JSON records of objects
########################################
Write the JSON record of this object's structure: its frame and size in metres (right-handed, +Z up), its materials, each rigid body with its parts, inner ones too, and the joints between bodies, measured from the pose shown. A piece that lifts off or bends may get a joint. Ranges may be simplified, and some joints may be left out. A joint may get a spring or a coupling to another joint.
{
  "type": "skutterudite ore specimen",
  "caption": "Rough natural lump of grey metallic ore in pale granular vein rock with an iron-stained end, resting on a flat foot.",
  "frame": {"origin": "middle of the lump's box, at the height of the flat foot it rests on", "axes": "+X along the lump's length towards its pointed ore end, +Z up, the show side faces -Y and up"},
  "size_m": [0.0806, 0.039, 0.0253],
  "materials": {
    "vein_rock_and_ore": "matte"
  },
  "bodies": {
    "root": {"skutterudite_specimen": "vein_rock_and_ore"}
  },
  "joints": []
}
########################################
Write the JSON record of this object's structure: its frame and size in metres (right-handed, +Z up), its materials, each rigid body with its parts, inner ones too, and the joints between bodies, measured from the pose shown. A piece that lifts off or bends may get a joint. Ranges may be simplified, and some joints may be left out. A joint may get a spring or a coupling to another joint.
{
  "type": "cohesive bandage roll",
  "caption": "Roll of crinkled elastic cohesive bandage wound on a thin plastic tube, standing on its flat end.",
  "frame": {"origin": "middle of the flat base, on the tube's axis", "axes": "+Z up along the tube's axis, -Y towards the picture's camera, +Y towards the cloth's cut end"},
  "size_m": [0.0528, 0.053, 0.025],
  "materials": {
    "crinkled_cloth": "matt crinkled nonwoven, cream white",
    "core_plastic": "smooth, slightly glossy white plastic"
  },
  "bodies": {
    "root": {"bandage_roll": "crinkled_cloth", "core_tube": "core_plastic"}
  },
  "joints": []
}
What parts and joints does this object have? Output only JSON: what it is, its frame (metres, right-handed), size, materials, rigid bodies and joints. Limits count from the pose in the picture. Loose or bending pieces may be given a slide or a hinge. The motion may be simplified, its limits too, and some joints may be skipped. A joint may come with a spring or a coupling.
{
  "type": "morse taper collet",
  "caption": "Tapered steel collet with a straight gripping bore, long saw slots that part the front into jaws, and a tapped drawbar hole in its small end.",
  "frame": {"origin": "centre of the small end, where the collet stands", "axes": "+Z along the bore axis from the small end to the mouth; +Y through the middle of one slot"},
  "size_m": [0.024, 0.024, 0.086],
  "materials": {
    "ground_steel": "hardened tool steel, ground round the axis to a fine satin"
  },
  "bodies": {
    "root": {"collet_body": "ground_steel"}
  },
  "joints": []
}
########################################
▸ **Stated task**
Scan the listing above. Collect all lines with the word "from".

▸ **Result**
Write the JSON record of this object's structure: its frame and size in metres (right-handed, +Z up), its materials, each rigid body with its parts, inner ones too, and the joints between bodies, measured from the pose shown. A piece that lifts off or bends may get a joint. Ranges may be simplified, and some joints may be left out. A joint may get a spring or a coupling to another joint.
Write the JSON record of this object's structure: its frame and size in metres (right-handed, +Z up), its materials, each rigid body with its parts, inner ones too, and the joints between bodies, measured from the pose shown. A piece that lifts off or bends may get a joint. Ranges may be simplified, and some joints may be left out. A joint may get a spring or a coupling to another joint.
What parts and joints does this object have? Output only JSON: what it is, its frame (metres, right-handed), size, materials, rigid bodies and joints. Limits count from the pose in the picture. Loose or bending pieces may be given a slide or a hinge. The motion may be simplified, its limits too, and some joints may be skipped. A joint may come with a spring or a coupling.
  "frame": {"origin": "centre of the small end, where the collet stands", "axes": "+Z along the bore axis from the small end to the mouth; +Y through the middle of one slot"},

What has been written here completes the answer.